*Directions:* Copy out every record precisely.

*Data rows:*
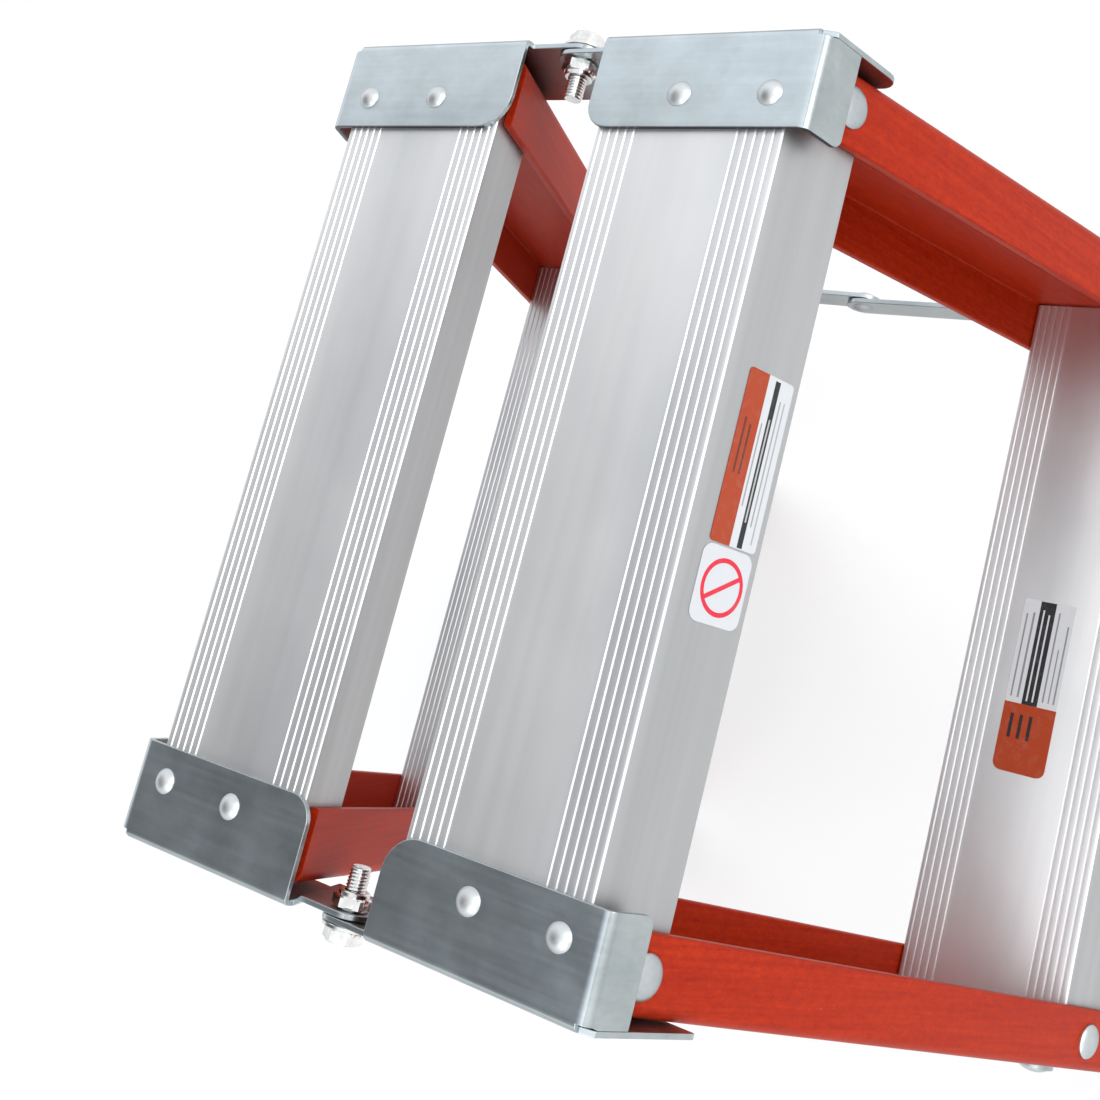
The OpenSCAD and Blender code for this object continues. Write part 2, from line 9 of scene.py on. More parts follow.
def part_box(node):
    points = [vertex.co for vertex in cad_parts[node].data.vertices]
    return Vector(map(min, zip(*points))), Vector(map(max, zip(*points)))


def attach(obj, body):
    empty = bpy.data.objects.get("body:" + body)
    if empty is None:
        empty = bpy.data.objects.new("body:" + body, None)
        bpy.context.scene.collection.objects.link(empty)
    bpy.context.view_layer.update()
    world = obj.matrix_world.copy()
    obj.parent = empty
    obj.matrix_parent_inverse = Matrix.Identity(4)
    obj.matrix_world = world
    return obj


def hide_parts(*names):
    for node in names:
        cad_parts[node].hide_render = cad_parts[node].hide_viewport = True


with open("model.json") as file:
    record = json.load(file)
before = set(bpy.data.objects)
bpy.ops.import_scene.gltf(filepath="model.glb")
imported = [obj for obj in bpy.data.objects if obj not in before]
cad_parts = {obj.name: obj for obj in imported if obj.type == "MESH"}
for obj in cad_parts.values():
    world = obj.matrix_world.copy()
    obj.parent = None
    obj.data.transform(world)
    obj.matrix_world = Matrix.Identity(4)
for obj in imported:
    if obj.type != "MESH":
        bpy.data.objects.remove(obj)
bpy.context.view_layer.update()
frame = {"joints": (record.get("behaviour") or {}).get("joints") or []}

# ---- Steps ----
# Each step is one length of aluminium extrusion: a tread with a band of grip grooves along each edge,
# two flanges that lean with the rails, small lips below them and a rib under the middle. A twin-front
# stepladder has two like sides: each piece is drawn for the front one and turned round for the rear.
MM = 0.001
SIDES = ("front", "rear")
STEPS = 4
turned = {"front": Matrix.Identity(4), "rear": Matrix.Rotation(math.pi, 4, "Z")}
top_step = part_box(f"front_step_{STEPS}")
next_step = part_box(f"front_step_{STEPS - 1}")
left_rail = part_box("front_left_rail")
tread_top = top_step[1].z
lean = math.atan2(top_step[1].y - next_step[1].y, tread_top - next_step[1].z)
slope = math.tan(lean)
pitch = (tread_top - next_step[1].z) / math.cos(lean)
spread = (next_step[1].x - top_step[1].x) / pitch
rail_back = -left_rail[1].y - (tread_top - left_rail[1].z) * slope
rail_wall = 4 * MM
end_gap = 1 * MM


def leaning_height(y, z):
    """Height along the lean, from the top tread, of a point at y and z on the front side."""
    return (y + rail_back) * math.sin(lean) + (z - tread_top) * math.cos(lean)


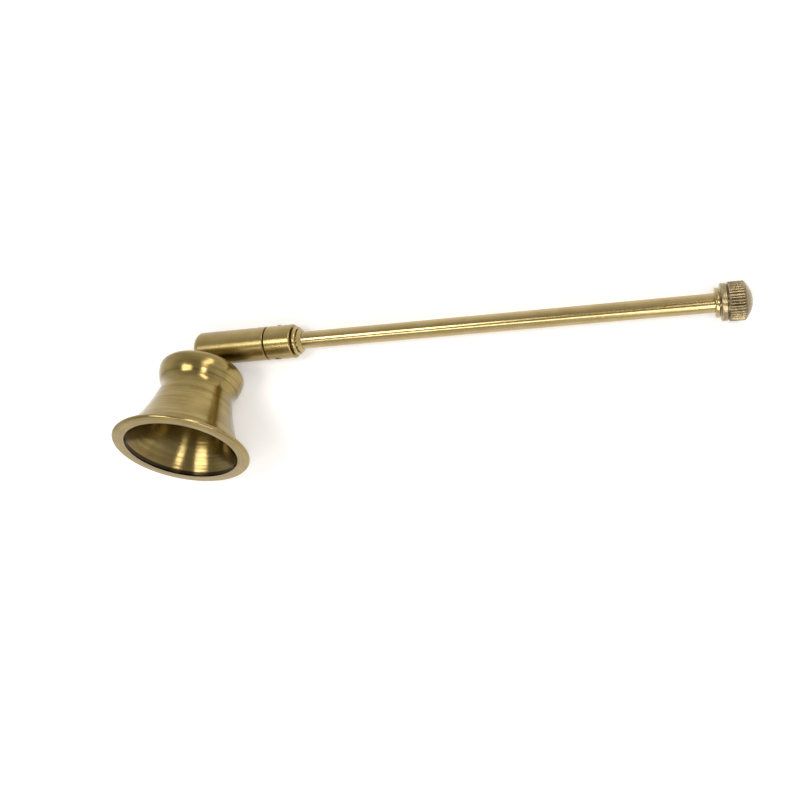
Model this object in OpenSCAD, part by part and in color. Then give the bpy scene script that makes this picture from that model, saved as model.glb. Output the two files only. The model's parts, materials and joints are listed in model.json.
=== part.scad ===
// Candle snuffer of brushed brass: a spun bell screwed under a turned barrel, which swivels
// on a thin tube handle with a knurled knob. It is modelled lying on its side, at rest on
// the barrel, the bell's shoulder and the knob, with +X along the handle to the knob.

/* [Bell] */
// Diameter over the rim of the mouth
rim_d = 40; // [36:0.5:60]
// Width of the flat rim, from its outer edge to the mouth
rim_w = 3.5; // [2.6:0.1:4.6]
// Thickness of the rim, which has a fully round outer edge
rim_t = 1.2; // [0.8:0.1:1.6]
// Diameter at which the flare meets the back of the rim
flare_d = 35.2; // [33:0.2:36]
// Radius of the flare's hollow curve
flare_r = 53; // [30:1:80]
// Height over the mouth at which the flare would meet the shoulder's swell
waist_h = 20.3; // [16:0.1:21]
// Diameter at which they would meet
waist_d = 21.3; // [18:0.1:23]
// Radius of the hollow that rounds that corner
waist_r = 4.5; // [2:0.5:6]
// Largest diameter of the shoulder above the waist
shoulder_d = 25.8; // [24.6:0.2:30]
// Radius of the shoulder's rounded top edge
shoulder_r = 2.1; // [1.4:0.1:2.4]
// Height of the bell, from the mouth to the top of its cap
bell_h = 28.1; // [26.5:0.1:32]
// Thickness of the spun wall
bell_wall = 0.45; // [0.4:0.05:0.9]
// Thickness of the lip that edges the mouth
mouth_lip_t = 0.3; // [0.2:0.05:0.4]
// Width of the turned line behind the lip
mouth_line_w = 0.5; // [0.3:0.05:0.6]
// Depth of that line
mouth_line_deep = 0.9; // [0.4:0.05:1]

/* [Neck and bell screw] */
// Diameter of the turned neck between the cap and the barrel
neck_d = 6; // [5:0.1:7]
// Height of the neck's seat for the barrel over the cap
neck_h = 3.4; // [2:0.1:5]
// Thread diameter of the screw that holds the bell
screw_d = 3; // [2.5:0.1:3.4]
// Length of the screw under its head
screw_len = 10; // [8:0.5:11]
// Diameter of the screw's pan head
screw_head_d = 5.6; // [5:0.1:6.5]
// Height of the screw's head
screw_head_h = 1.9; // [1.5:0.1:2.2]
// Width of each slot of the cross recess
recess_w = 0.8; // [0.6:0.1:1]
// Depth of the recess
recess_deep = 1; // [0.6:0.1:1.3]
// Diameter of the washer under the screw's head
bell_washer_d = 7; // [6.6:0.1:9]
// Thickness of that washer
bell_washer_t = 0.5; // [0.3:0.1:0.8]

/* [Barrel and collar] */
// Diameter of the barrel and of the collar behind it
barrel_d = 10.4; // [10:0.1:12]
// Length of the barrel, with its domed end
barrel_len = 24.9; // [22:0.1:30]
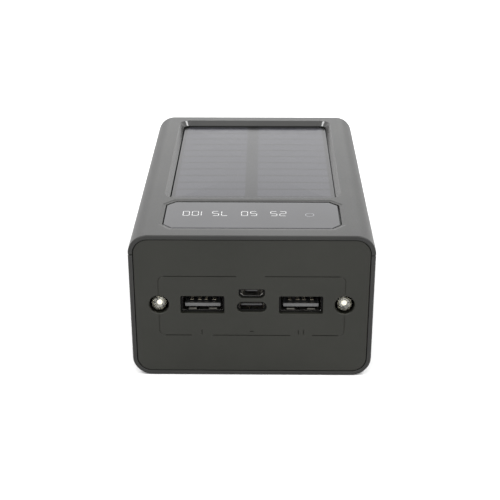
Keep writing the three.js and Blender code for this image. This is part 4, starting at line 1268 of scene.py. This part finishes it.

*Output of the task:*
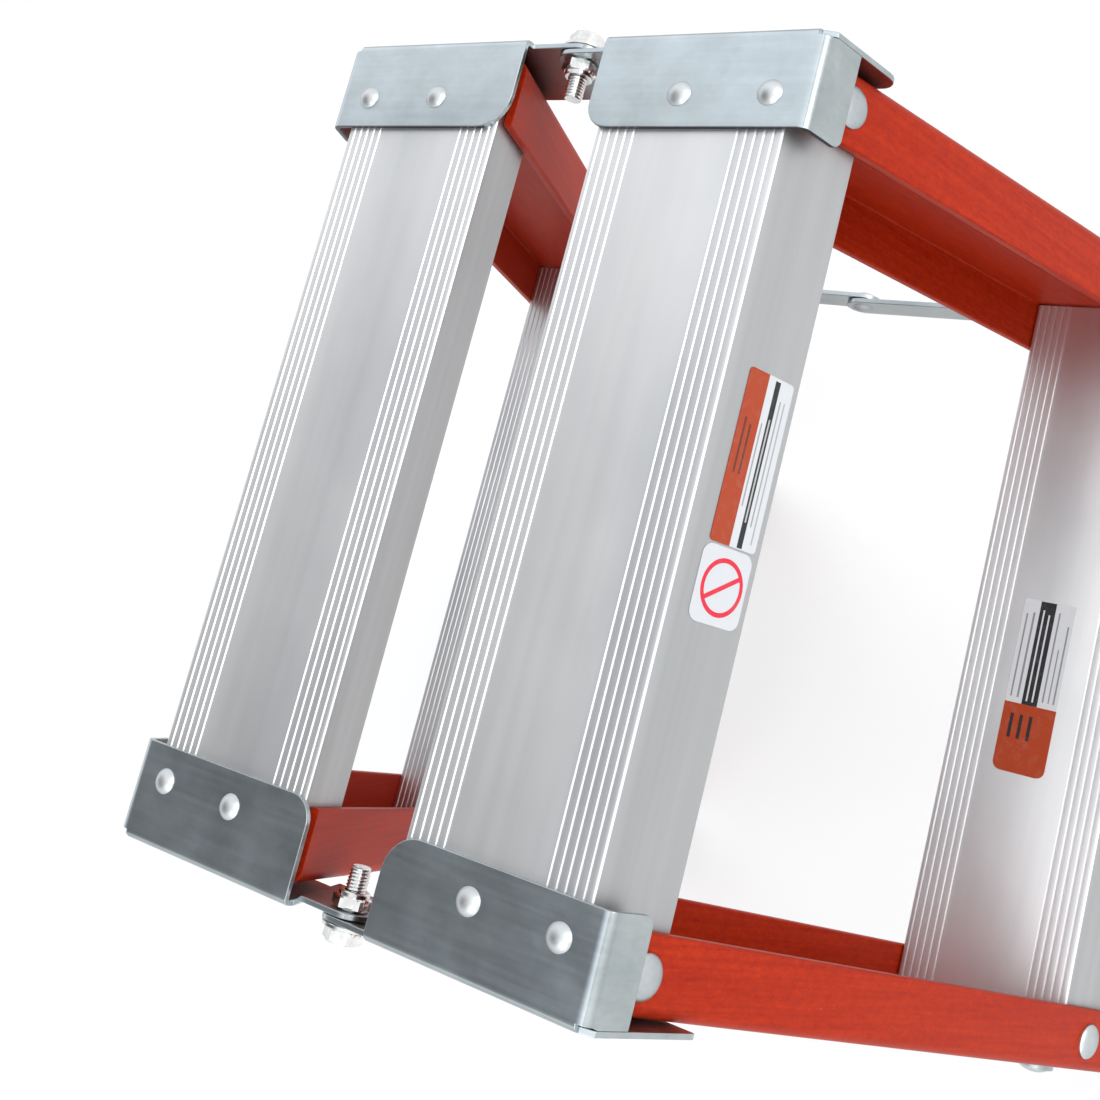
The OpenSCAD and Blender code for this object continues. Write part 2, from line 9 of scene.py on. More parts follow.
def part_box(node):
    points = [vertex.co for vertex in cad_parts[node].data.vertices]
    return Vector(map(min, zip(*points))), Vector(map(max, zip(*points)))


def attach(obj, body):
    empty = bpy.data.objects.get("body:" + body)
    if empty is None:
        empty = bpy.data.objects.new("body:" + body, None)
        bpy.context.scene.collection.objects.link(empty)
    bpy.context.view_layer.update()
    world = obj.matrix_world.copy()
    obj.parent = empty
    obj.matrix_parent_inverse = Matrix.Identity(4)
    obj.matrix_world = world
    return obj


def hide_parts(*names):
    for node in names:
        cad_parts[node].hide_render = cad_parts[node].hide_viewport = True


with open("model.json") as file:
    record = json.load(file)
before = set(bpy.data.objects)
bpy.ops.import_scene.gltf(filepath="model.glb")
imported = [obj for obj in bpy.data.objects if obj not in before]
cad_parts = {obj.name: obj for obj in imported if obj.type == "MESH"}
for obj in cad_parts.values():
    world = obj.matrix_world.copy()
    obj.parent = None
    obj.data.transform(world)
    obj.matrix_world = Matrix.Identity(4)
for obj in imported:
    if obj.type != "MESH":
        bpy.data.objects.remove(obj)
bpy.context.view_layer.update()
frame = {"joints": (record.get("behaviour") or {}).get("joints") or []}

# ---- Steps ----
# Each step is one length of aluminium extrusion: a tread with a band of grip grooves along each edge,
# two flanges that lean with the rails, small lips below them and a rib under the middle. A twin-front
# stepladder has two like sides: each piece is drawn for the front one and turned round for the rear.
MM = 0.001
SIDES = ("front", "rear")
STEPS = 4
turned = {"front": Matrix.Identity(4), "rear": Matrix.Rotation(math.pi, 4, "Z")}
top_step = part_box(f"front_step_{STEPS}")
next_step = part_box(f"front_step_{STEPS - 1}")
left_rail = part_box("front_left_rail")
tread_top = top_step[1].z
lean = math.atan2(top_step[1].y - next_step[1].y, tread_top - next_step[1].z)
slope = math.tan(lean)
pitch = (tread_top - next_step[1].z) / math.cos(lean)
spread = (next_step[1].x - top_step[1].x) / pitch
rail_back = -left_rail[1].y - (tread_top - left_rail[1].z) * slope
rail_wall = 4 * MM
end_gap = 1 * MM


def leaning_height(y, z):
    """Height along the lean, from the top tread, of a point at y and z on the front side."""
    return (y + rail_back) * math.sin(lean) + (z - tread_top) * math.cos(lean)


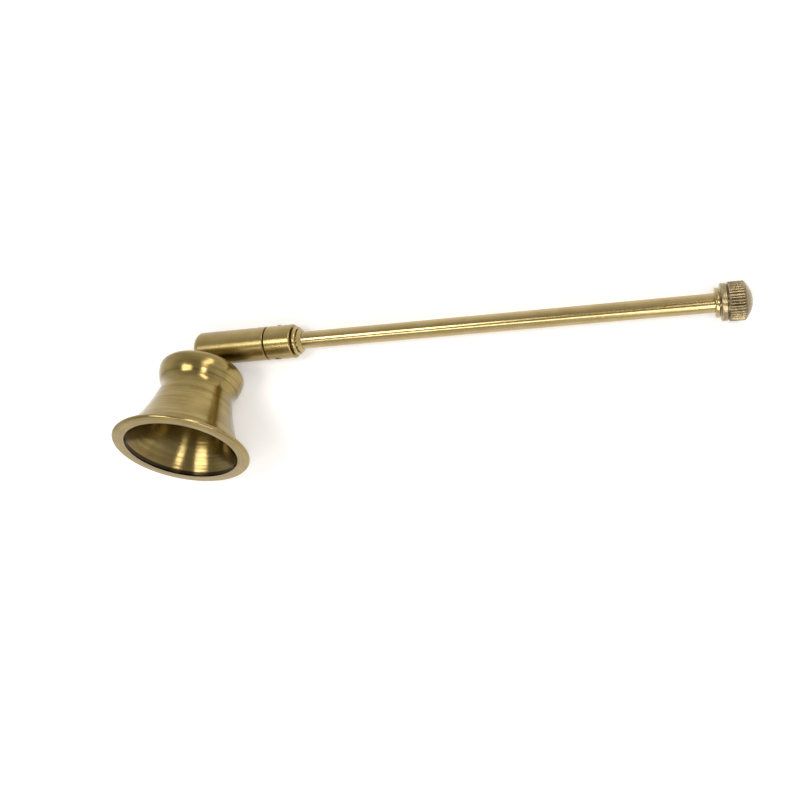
Model this object in OpenSCAD, part by part and in color. Then give the bpy scene script that makes this picture from that model, saved as model.glb. Output the two files only. The model's parts, materials and joints are listed in model.json.
=== part.scad ===
// Candle snuffer of brushed brass: a spun bell screwed under a turned barrel, which swivels
// on a thin tube handle with a knurled knob. It is modelled lying on its side, at rest on
// the barrel, the bell's shoulder and the knob, with +X along the handle to the knob.

/* [Bell] */
// Diameter over the rim of the mouth
rim_d = 40; // [36:0.5:60]
// Width of the flat rim, from its outer edge to the mouth
rim_w = 3.5; // [2.6:0.1:4.6]
// Thickness of the rim, which has a fully round outer edge
rim_t = 1.2; // [0.8:0.1:1.6]
// Diameter at which the flare meets the back of the rim
flare_d = 35.2; // [33:0.2:36]
// Radius of the flare's hollow curve
flare_r = 53; // [30:1:80]
// Height over the mouth at which the flare would meet the shoulder's swell
waist_h = 20.3; // [16:0.1:21]
// Diameter at which they would meet
waist_d = 21.3; // [18:0.1:23]
// Radius of the hollow that rounds that corner
waist_r = 4.5; // [2:0.5:6]
// Largest diameter of the shoulder above the waist
shoulder_d = 25.8; // [24.6:0.2:30]
// Radius of the shoulder's rounded top edge
shoulder_r = 2.1; // [1.4:0.1:2.4]
// Height of the bell, from the mouth to the top of its cap
bell_h = 28.1; // [26.5:0.1:32]
// Thickness of the spun wall
bell_wall = 0.45; // [0.4:0.05:0.9]
// Thickness of the lip that edges the mouth
mouth_lip_t = 0.3; // [0.2:0.05:0.4]
// Width of the turned line behind the lip
mouth_line_w = 0.5; // [0.3:0.05:0.6]
// Depth of that line
mouth_line_deep = 0.9; // [0.4:0.05:1]

/* [Neck and bell screw] */
// Diameter of the turned neck between the cap and the barrel
neck_d = 6; // [5:0.1:7]
// Height of the neck's seat for the barrel over the cap
neck_h = 3.4; // [2:0.1:5]
// Thread diameter of the screw that holds the bell
screw_d = 3; // [2.5:0.1:3.4]
// Length of the screw under its head
screw_len = 10; // [8:0.5:11]
// Diameter of the screw's pan head
screw_head_d = 5.6; // [5:0.1:6.5]
// Height of the screw's head
screw_head_h = 1.9; // [1.5:0.1:2.2]
// Width of each slot of the cross recess
recess_w = 0.8; // [0.6:0.1:1]
// Depth of the recess
recess_deep = 1; // [0.6:0.1:1.3]
// Diameter of the washer under the screw's head
bell_washer_d = 7; // [6.6:0.1:9]
// Thickness of that washer
bell_washer_t = 0.5; // [0.3:0.1:0.8]

/* [Barrel and collar] */
// Diameter of the barrel and of the collar behind it
barrel_d = 10.4; // [10:0.1:12]
// Length of the barrel, with its domed end
barrel_len = 24.9; // [22:0.1:30]
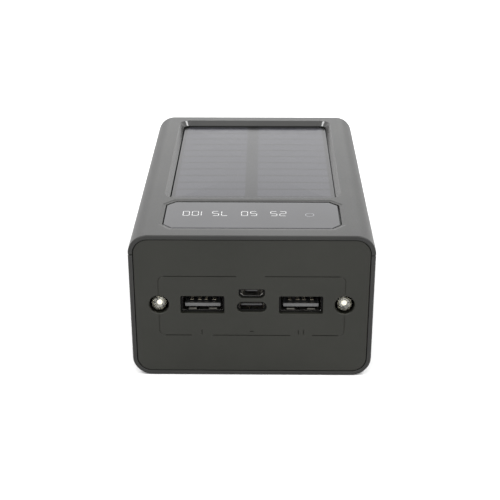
Keep writing the three.js and Blender code for this image. This is part 4, starting at line 1268 of scene.py. This part finishes it.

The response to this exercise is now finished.